Anisotropic in-plane field angle dependence of critical current in commercial REBCO tapes and its impact on toroidal field magnet for compact tokamak fusion device

Abstract

Abstract The critical current (I c) of commercial rare-earth barium copper oxide (REBCO) tapes is generally assumed to exhibit isotropic behavior with respect to the magnetic field angle applied within the tape’s basal plane (in-plane).

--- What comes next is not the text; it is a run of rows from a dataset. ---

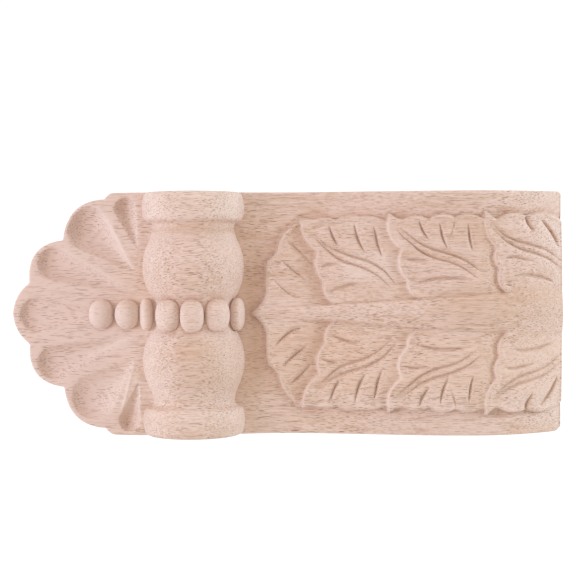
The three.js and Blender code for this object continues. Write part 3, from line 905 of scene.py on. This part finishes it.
def bare_wood():
    """Pale pinkish hardwood, sanded and left bare: streaks and pores along the grain, fine fibre, paler
    where it cuts across the grain, painted highlights on rounded edges, and painted shade down in the
    cuts and crevices. Below the roll the grain leans with the shell's face. Local tones are on the front
    alone."""
    material = bpy.data.materials.new("bare_wood")
    material.use_nodes = True
    tree = material.node_tree
    tree.nodes.clear()
    shader = tree.nodes.new("ShaderNodeBsdfPrincipled")
    output = tree.nodes.new("ShaderNodeOutputMaterial")
    tree.links.new(shader.outputs[0], output.inputs[0])
    place = Wire(tree, tree.nodes.new("ShaderNodeTexCoord").outputs["Object"])
    painted_shade, edge, slant = [place.node("ShaderNodeAttribute", {"attribute_name": name}, output=2)
                           for name in ("painted_shade", "edge", "slant")]
    sideways = place.axis(0)
    front = place.axis(1).ramp(-0.012, -0.024)
    height = place.axis(2)
    midrib = sideways.ramp(-0.016, -0.006) * sideways.ramp(0.008, 0.0) * height.ramp(0.055, 0.08) * front
    lean = (height - SHELL_ROOT_HEIGHT / 1000.0).math("MINIMUM", 0.0) * SHELL_SLOPE
    bend = place.node("ShaderNodeCombineXYZ", {}, {"Y": lean})
    grain = place.node("ShaderNodeVectorMath", {"operation": "ADD"}, {0: place, 1: bend})
    fibre = grain.stretch(2200, 2200, 220).noise(2.0, 0.6)
    fleck = grain.stretch(1500, 1500, 700).noise(1.0)
    pore = open_pores(grain, edge)
    colour = streaked_wood(grain, midrib)
    colour = colour.blend(fibre.ramp(0.45, 0.75) * 0.24, DARK)
    colour = colour.blend(fleck.ramp(0.5, 0.8) * 0.14, DARK)
    colour = local_tones(colour, sideways, height, front, midrib)
    colour = colour.blend(slant.ramp(0.25, 0.8) * 0.3, PALE)
    # Painted highlight where the edge mark is: on rounded free edges, on the beads, on a collar and along
    # the shell's crests
    colour = colour.blend(edge * 0.28, PALE)
    # Painted shade: tan where the shade mark is, and more tan where it is strongest
    colour = colour.blend(painted_shade.ramp(0.0, 1.4) * 0.42, TAN)
    colour = colour.blend(painted_shade.ramp(1.5, 3.0) * 0.4, TAN)
    colour = colour.blend(pore, DARK)
    tree.links.new(colour.socket, shader.inputs["Base Color"])
    rough = 0.62 + 0.12 * fibre
    tree.links.new(rough.socket, shader.inputs["Roughness"])
    shader.inputs["Specular IOR Level"].default_value = 0.32
    shader.inputs["Sheen Weight"].default_value = 0.12
    shader.inputs["Sheen Roughness"].default_value = 0.5
    relief = fibre * 0.11 + fleck * 0.10 - pore * 0.55
    bump = place.node("ShaderNodeBump", {}, {"Height": relief, "Strength": 0.5, "Distance": 0.00025})
    tree.links.new(bump.socket, shader.inputs["Normal"])
    return material


corbel = build_corbel()
scene.collection.objects.link(corbel)
corbel.data.materials.append(bare_wood())
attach(corbel, "root")
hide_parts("corbel")


# A plain pale floor well below the corbel, outside the camera's view
FLOOR_HALF = 1.5
FLOOR_HEIGHT = -1.1
floor_corners = [(x * FLOOR_HALF, y * FLOOR_HALF, FLOOR_HEIGHT)
                 for x, y in ((-1, -1), (1, -1), (1, 1), (-1, 1))]
floor_mesh = bpy.data.meshes.new("floor")
floor_mesh.from_pydata(floor_corners, [], [(0, 1, 2, 3)])
floor = bpy.data.objects.new("floor", floor_mesh)
scene.collection.objects.link(floor)
floor_paint = bpy.data.materials.new("floor_paint")
floor_paint.use_nodes = True
floor_shader = floor_paint.node_tree.nodes["Principled BSDF"]
floor_shader.inputs["Base Color"].default_value = (0.86, 0.86, 0.85, 1)
floor_shader.inputs["Roughness"].default_value = 0.8
floor_mesh.materials.append(floor_paint)


# Studio light: a white surround that the camera sees, a softer and warmer one that lights, and five
# square lamps round the corbel, the strongest of them above its top end and in front of its shell
SURROUND_SEEN = (1.08, 1.08, 1.08, 1.0)
SURROUND_LIGHT = (0.80, 0.765, 0.71, 1.0)
LAMP_SIZE = 0.35
LAMP_AIM = Vector((0.0, -0.02, 0.0))
LAMPS = (
    ("key", (-0.01, -0.57, -0.78), 3.1, (0.92, 0.95, 1.13)),
    ("shell_end", (0.04, -0.20, -0.94), 1.2, (0.75, 0.95, 1.30)),
    ("top_end", (-0.22, -0.24, 0.90), 4.0, (0.78, 1.0, 1.18)),
    ("left", (-0.94, -0.20, 0.0), 1.2, (0.95, 1.0, 1.05)),
    ("right", (0.94, -0.20, 0.0), 0.5, (0.95, 1.0, 1.05)),
)
world = bpy.data.worlds.new("studio")
scene.world = world
world.use_nodes = True
world_tree = world.node_tree
world_tree.nodes.clear()
path = Wire(world_tree, world_tree.nodes.new("ShaderNodeLightPath").outputs["Is Camera Ray"])
soft = Wire(world_tree, world_tree.nodes.new("ShaderNodeRGB").outputs[0])
soft.socket.default_value = SURROUND_LIGHT
seen = soft.blend(path, SURROUND_SEEN)
surround = path.node("ShaderNodeBackground", {}, {"Color": seen, "Strength": 1.0})
world_output = world_tree.nodes.new("ShaderNodeOutputWorld")
world_tree.links.new(surround.socket, world_output.inputs[0])
for name, place, power, colour in LAMPS:
    lamp_data = bpy.data.lights.new(name, "AREA")
    lamp_data.size = LAMP_SIZE
    lamp_data.energy = power
    lamp_data.color = colour
    lamp = bpy.data.objects.new(name, lamp_data)
    aim = (LAMP_AIM - Vector(place)).to_track_quat("-Z", "Y")
    lamp.matrix_world = Matrix.Translation(place) @ aim.to_matrix().to_4x4()
    scene.collection.objects.link(lamp)
scene.view_settings.view_transform = "Standard"

bpy.context.view_layer.update()
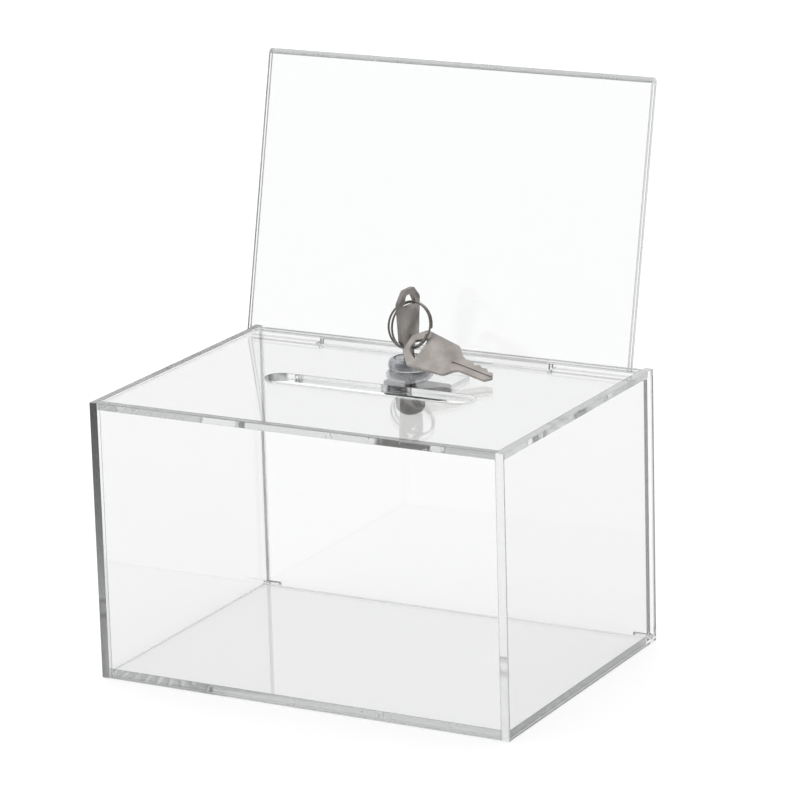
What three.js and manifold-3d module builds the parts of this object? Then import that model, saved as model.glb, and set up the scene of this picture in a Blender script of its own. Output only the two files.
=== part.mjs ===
// Clear acrylic donation box with a leaning sign holder, a cam lock and two keys.
// Millimetres, +Z up. Origin: centre of the box's footprint, on its underside.
// +X is to the right and +Y to the rear, seen from the front.

import * as THREE from 'three';
import { mergeVertices } from 'three/addons/utils/BufferGeometryUtils.js';
import Module from 'manifold-3d';

const wasm = await Module();
wasm.setup();

// ---------------------------------------------------------------- dimensions

const BOX_WIDTH = 160;
const BOX_DEPTH = 115;
const BOX_HEIGHT = 100;
const WALL = 3;
const GLUE_GAP = 0.02;                 // glue line between butted sheets
const CUT_GAP = 0.3;                   // clearance around pieces that pass through others

const HALF_WIDTH = BOX_WIDTH / 2;
const HALF_DEPTH = BOX_DEPTH / 2;
const INNER_HALF_WIDTH = HALF_WIDTH - WALL;
const INNER_FRONT = -HALF_DEPTH + WALL;
const CEILING = BOX_HEIGHT - WALL;

const REAR_RECESS = 1.8;               // door and top stop this far inside the side panels
const DOOR_REAR = HALF_DEPTH - REAR_RECESS;
const DOOR_FRONT = DOOR_REAR - WALL;
const DOOR_SIDE_GAP = 0.4;
const DOOR_TOP_GAP = 0.4;
const DOOR_BOTTOM = 0.6;
const BOTTOM_REAR = 51.5;              // leaves room for the door's lower edge to swing
const PIVOT_Y = (DOOR_FRONT + DOOR_REAR) / 2;
const PIVOT_Z = 2.4;
const PIN_RADIUS = 0.8;
const PIN_REACH = 5;                   // into the door, from its edge

const SLOT_LENGTH = 82;
const SLOT_WIDTH = 11;
const SLOT_Y = -3;

const SIGN_WIDTH = 153;
const SIGN_LEAF = 1.5;
const SIGN_POCKET = 1;
const SIGN_LEAN = THREE.MathUtils.degToRad(13);
const SIGN_FOOT_Y = 43.8;              // front face of the holder at the top panel's upper face
const SIGN_TOP = 104.2;                // along the leaf, from the top panel's upper face
const SIGN_SHOULDER = 1.6;
const SIGN_TAB_WIDTH = 92;
const SIGN_TAB_DROP = 4.4;             // along the leaf, below the top panel's upper face
const SIGN_SLOT_FRONT = 42.2;
const SIGN_SLOT_REAR = 48.5;
const SIGN_SLOT_WIDTH = 93.6;

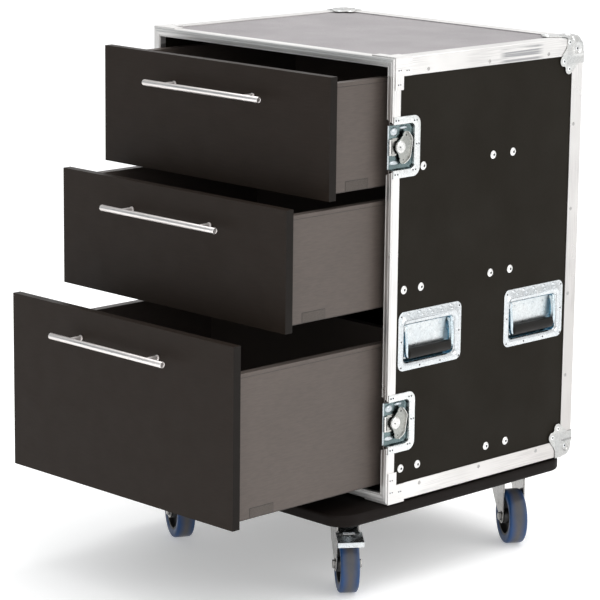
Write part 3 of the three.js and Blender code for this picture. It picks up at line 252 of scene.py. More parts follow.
def laminate_material(name):
    """Matt dark laminate of the drawer fronts: a faint level grain, and painted shade darkening the faces
    turned sideways.
    """
    base = (0.0190, 0.0135, 0.0103)
    m = Shader(name, base, 0.52, gloss=0.11)
    tone = m.tint(m.noise(90, 4, (0.5, 9, 9)), base, 0.9, 1.15)
    # Painted shade: the sideways faces at the edges of the fronts are darkened.
    sideways = m.math("ABSOLUTE", m.part(m.places["Normal"], "X"))
    edge_shaded_tone = m.mix(m.spread(sideways, 0.0, 0.72, 0.5, 0.8), tone, (0.003, 0.0024, 0.0018))
    m.finish(edge_shaded_tone, m.spread(m.noise(30, 3), 0.42, 0.52), m.noise(1100, 2), 0.08, 0.5)


def coated_steel_material(name):
    """Brown-grey powder coat of the drawer sides, with a fine upright grain."""
    base = (0.094, 0.077, 0.068)
    m = Shader(name, base, 0.48, 0.1, 0.3)
    weave = m.noise(520, 2, (1, 0.12, 1))
    specks = m.ramp(weave, (0.3, 0.9), (0.7, (1.06, 1.05, 1.04)))
    tone = m.product(m.tint(m.noise(5, 3), base, 0.93, 1.06), specks)
    m.finish(tone, m.spread(m.noise(60, 3), 0.38, 0.48), weave, 0.06, 0.5)


def dark_board_material(name):
    base = (0.010, 0.0085, 0.008)
    m = Shader(name, base, 0.6, gloss=0.1)
    m.finish(m.tint(m.noise(60, 4, (1, 6, 1)), base, 0.8, 1.3), bump=m.noise(700, 2))


def rubber_material(name, base, roughness, gloss=0.5):
    m = Shader(name, base, roughness, gloss=gloss)
    rough = m.spread(m.noise(35, 3), roughness - 0.08, roughness + 0.1)
    m.finish(m.tint(m.noise(22, 4), base, 0.8, 1.25), rough, m.noise(700, 2))


def tyre_material(name):
    """Blue elastic tyre: clear blue flanks, and a tread in grey-brown that is partly wear and partly painted
    sheen.
    """
    base = (0.006, 0.040, 0.125)
    m = Shader(name, base, 0.4, gloss=0.4)
    lateral = m.math("ABSOLUTE", m.part(m.coords, "Z"))
    wander = m.math("MULTIPLY_ADD", m.noise(14, 3), 0.016, lateral)
    tread = m.spread(wander, 1.0, 0.0, 0.011, 0.0225)
    # Wear on the tread in grey-brown, lightened as a painted sheen as well.
    dust_and_sheen = m.ramp(m.noise(22, 5), (0.3, (0.042, 0.048, 0.064)), (0.5, (0.066, 0.066, 0.072)),
                  (0.7, (0.096, 0.078, 0.070)))
    blue = m.tint(m.noise(24, 3), base, 0.85, 1.25)
    m.finish(m.mix(tread, blue, dust_and_sheen), m.spread(m.noise(35, 3), 0.32, 0.5), m.noise(600, 2), 0.1, 0.35)


def brushed_material(name, base, stretch, roughness):
    """Steel brushed along the axis with the smallest scale in its stretch."""
    m = Shader(name, base, roughness, 1.0)
    lines = m.noise(40, 3, stretch)
    rough = m.spread(m.noise(20, 3), roughness - 0.05, roughness + 0.07)
    m.finish(m.tint(lines, base, 0.9, 1.06), rough, lines, 0.03)


# Zinc by name: colour, lowest and highest roughness, and tone at the foot of the case
ZINCS = {
    "bright_zinc": ((0.62, 0.64, 0.65),),
    "flange_zinc": ((0.66, 0.655, 0.635), 0.2, 0.38, 0.74),
    "ball_zinc": ((0.61, 0.605, 0.59), 0.12, 0.24, 0.72),
    "ball_rivet_zinc": ((0.84, 0.85, 0.84), 0.2, 0.36),
    "latch_zinc": ((0.72, 0.73, 0.72), 0.22, 0.4),
    "tub_floor_zinc": ((0.50, 0.54, 0.56), 0.26, 0.36),
    "dish_floor_zinc": ((0.64, 0.665, 0.67), 0.26, 0.36),
    "dish_side_zinc": ((0.12, 0.30, 0.42), 0.2, 0.36),
    # Painted shade: the dark zinc lining deep in the latch recesses.
    "recess_zinc": ((0.15, 0.20, 0.205),),
    "fork_zinc": ((0.34, 0.33, 0.315), 0.12, 0.3),
    "rivet_zinc": ((0.74, 0.75, 0.76), 0.2, 0.36),
    "blue_zinc": ((0.62, 0.70, 0.74), 0.14, 0.3),
    "edge_rivet": ((0.42, 0.41, 0.40), 0.24, 0.4),
    "hook_zinc": ((0.47, 0.465, 0.44), 0.18, 0.34),
    "hub_zinc": ((0.70, 0.69, 0.67), 0.18, 0.32),
    "wing_zinc": ((0.33, 0.335, 0.315), 0.2, 0.36),
    "bolt_zinc": ((0.86, 0.85, 0.83), 0.24, 0.36),
}


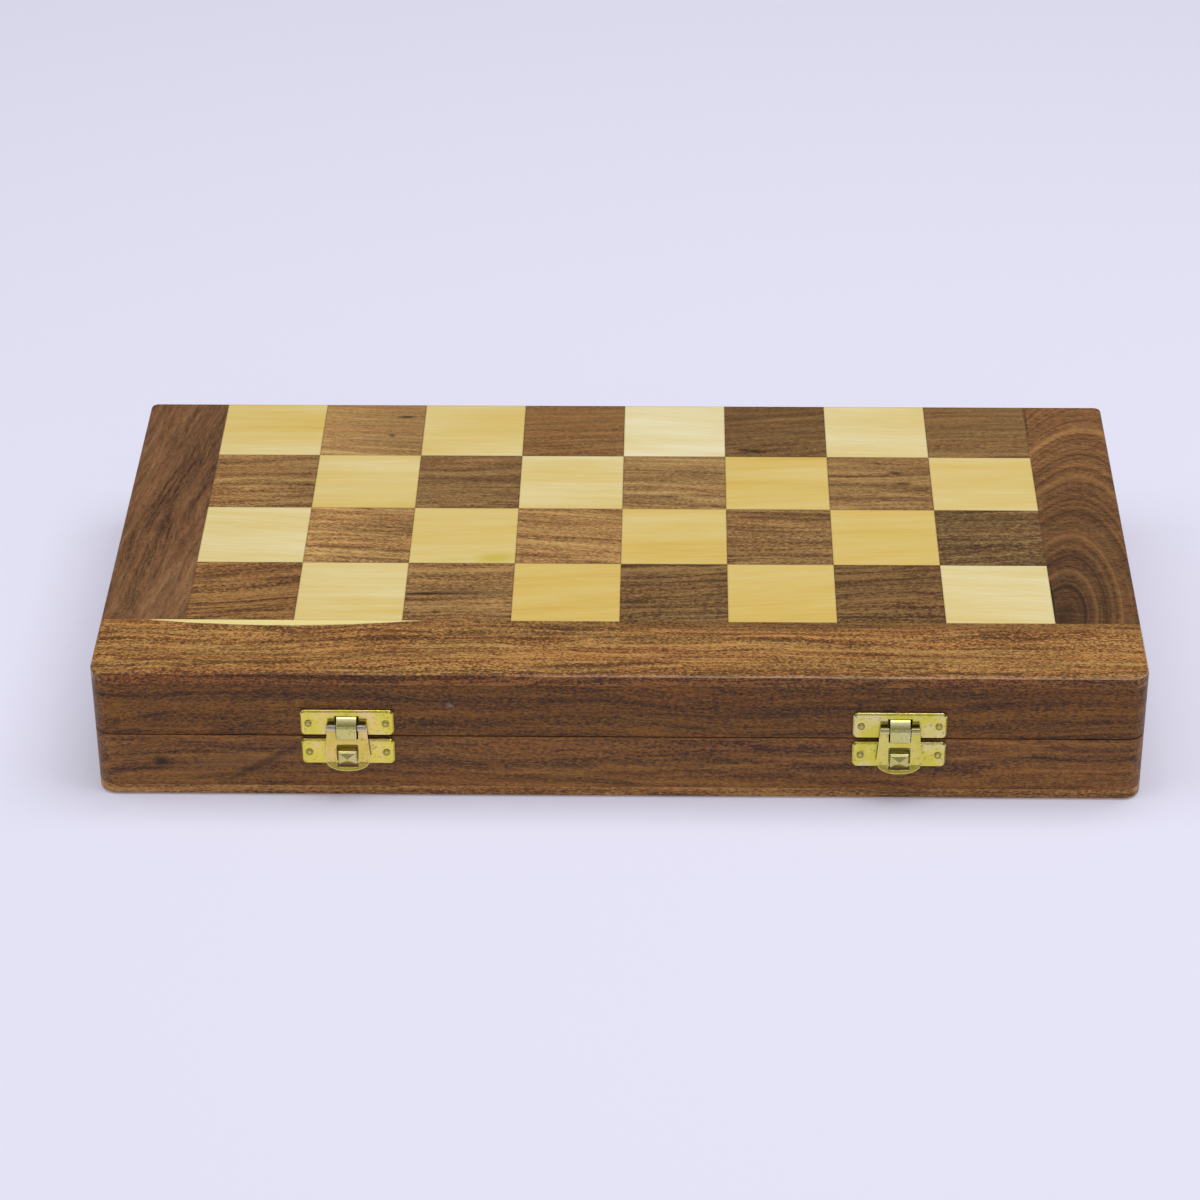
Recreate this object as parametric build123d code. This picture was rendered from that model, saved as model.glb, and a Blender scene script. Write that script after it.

This paper investigates the field angle dependence of critical current, both in-plane and out-of-plane, for commercial REBCO tapes manufactured by SuperOX, under fields ranging from 0 T to 8 T at 20 K. Remarkably, the in-plane field angle dependence of I c shows significant anisotropy, with the minimum I c no longer occurring at the traditional 90° (parallel to the ab-plane), but instead shifting to approximately 130°, a phenomenon reported for the first time. This novel anisotropic in-plane field angle dependence of I c can substantially affect the performance of toroidal field magnets for compact tokamak fusion devices. Simulations indicate that considering versus neglecting the anisotropic in-plane field angle dependence of I c can lead to I c variations of up to 19.58% within the D-shaped coils of the toroidal field magnets. The locations of maximum deviation vary across different double-pancake coils within the D-shaped winding packs. This study highlights the complexity of I c distribution in toroidal field magnets for compact fusion applications, urging further consideration of anisotropic in-plane field angle dependence of I c of commercial REBCO tapes in fusion magnet design.